Position Played/Round Taken/Career Cubbie Win Shares
1. Mark Grace (1b/24/269)
2. Rick Reuschel (P/3/155)
3. Shawon Dunston (SS/1/112)
4. Lee Smith (P/2/104)
5. Greg Maddux (P/2/102)
6. Ken Holtzman (P/4/75)
7. Kerry Wood (P/1/72)
8. Steve Trachsel (P/8/58)
9. Rick Wilkins (C/23/55)
10. Ray Burris (P/17/49)
I won't get into how Rafael Palmeiro or Greg Maddux should be on top of that list, as I said before that's for another day. Rick Reuschel was a bit of a surprise to me, but then of course I wasn't even born when he was doing the bulk of his damage. The fact that Shawon Dunston is third pretty much tells you how badly the Cubs drafts have been or at the very least how quickly they've given up on their young talent. The best news though is that a recent crop of Cubs should find themselves in the top 10 in the near future. Kerry Wood is already there, Mark Prior has 36 career win shares, Corey Patterson has 43 and I like to think that if the Cubs stick with Jason Dubois through the next four to five years, he'll be able to get anywhere between 50 and 100.
And one final list; The all-time Drafted Cubs team:
C - Rick Wilkins (55)
1B - Mark Grace (268)
2B - Bobby Hill (5)
SS - Shawon Dunston (112)
3B - Kevin Orie (13)
LF - Dwight Smith (42)
CF - Corey Patterson (43)
RF - Scot Thompson (14)
P - Rick Reuschel (155)
P - Greg Maddux (102)
P - Ken Holtzman (75)
RP - Lee Smith (104)
I had to fudge a bit as some of those win shares weren't accumulated at their respective positions.
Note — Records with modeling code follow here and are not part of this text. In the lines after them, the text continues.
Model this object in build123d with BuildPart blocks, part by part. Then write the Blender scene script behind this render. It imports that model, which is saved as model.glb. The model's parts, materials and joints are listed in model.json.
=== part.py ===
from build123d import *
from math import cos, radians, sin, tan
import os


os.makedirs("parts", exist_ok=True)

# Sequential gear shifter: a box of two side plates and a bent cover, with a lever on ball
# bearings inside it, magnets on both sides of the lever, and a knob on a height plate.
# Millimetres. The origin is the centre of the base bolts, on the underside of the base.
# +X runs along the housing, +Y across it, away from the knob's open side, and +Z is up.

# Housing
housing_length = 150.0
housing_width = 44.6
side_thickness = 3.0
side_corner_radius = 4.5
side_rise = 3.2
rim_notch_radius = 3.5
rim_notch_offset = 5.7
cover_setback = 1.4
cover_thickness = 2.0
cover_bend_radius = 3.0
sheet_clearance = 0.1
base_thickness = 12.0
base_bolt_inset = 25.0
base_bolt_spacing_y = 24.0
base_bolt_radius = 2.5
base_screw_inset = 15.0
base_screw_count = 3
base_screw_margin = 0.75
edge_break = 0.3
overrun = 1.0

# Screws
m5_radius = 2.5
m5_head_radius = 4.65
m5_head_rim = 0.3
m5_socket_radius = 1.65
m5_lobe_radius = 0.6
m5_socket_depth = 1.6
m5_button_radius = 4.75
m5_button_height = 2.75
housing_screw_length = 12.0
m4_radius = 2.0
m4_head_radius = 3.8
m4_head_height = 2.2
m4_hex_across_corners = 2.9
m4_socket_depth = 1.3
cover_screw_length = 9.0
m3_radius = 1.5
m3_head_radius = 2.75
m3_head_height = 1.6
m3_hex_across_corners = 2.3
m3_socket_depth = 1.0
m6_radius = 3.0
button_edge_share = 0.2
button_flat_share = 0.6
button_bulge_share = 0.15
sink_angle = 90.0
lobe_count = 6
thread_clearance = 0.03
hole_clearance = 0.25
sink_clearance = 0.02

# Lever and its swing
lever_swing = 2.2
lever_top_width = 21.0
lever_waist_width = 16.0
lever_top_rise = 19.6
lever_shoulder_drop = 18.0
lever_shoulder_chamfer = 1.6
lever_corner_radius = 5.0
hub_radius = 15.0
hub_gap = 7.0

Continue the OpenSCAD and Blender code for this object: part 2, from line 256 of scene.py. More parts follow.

I'm sure everyone is thinking there has to be someone else at second, third or right field, but darn if I could find them. The futility of Cubs third basemen is well known, and second base has been anchored by Glenn Beckert, Manny Trillo and Ryne Sandberg for the bulk of those years. Since Sandberg's retirement, second base has been manned by Mickey Morandini, Eric Young, Mark Bellhorn, Mark Grudzielanek and Todd Walker. Thus Bobby Hill's 59 games in 2002 were enough to get him the nod.
Right field has been another revolving door of players. Billy Williams, Jose Cardenal, Jerry Morales, Keith Moreland, and Andre Dawson all patrolled the right field well in Wrigley before the ever-entertaining Sammy Sosa was acquired in 1992. So 1974 first round pick Scot Thompson, mostly a utility outfielder who did manage 128 games with the Cubs in 1978, is reluctantly named to my team.
The draft though is more then just developing talent for the big leagues. It's also an organization's best resource in acquiring talent from other teams. Next I'll take a look at how the Cubs general managers in the past used their coveted picks to help the major league club and how the first drafted player ever, Rick Monday, helped land one of the greatest Cubs ever.
* Birds in the Belfry stopped their study after 2002, since most players drafted after that have yet to reach the majors.
^ Win Share totals do not include this season.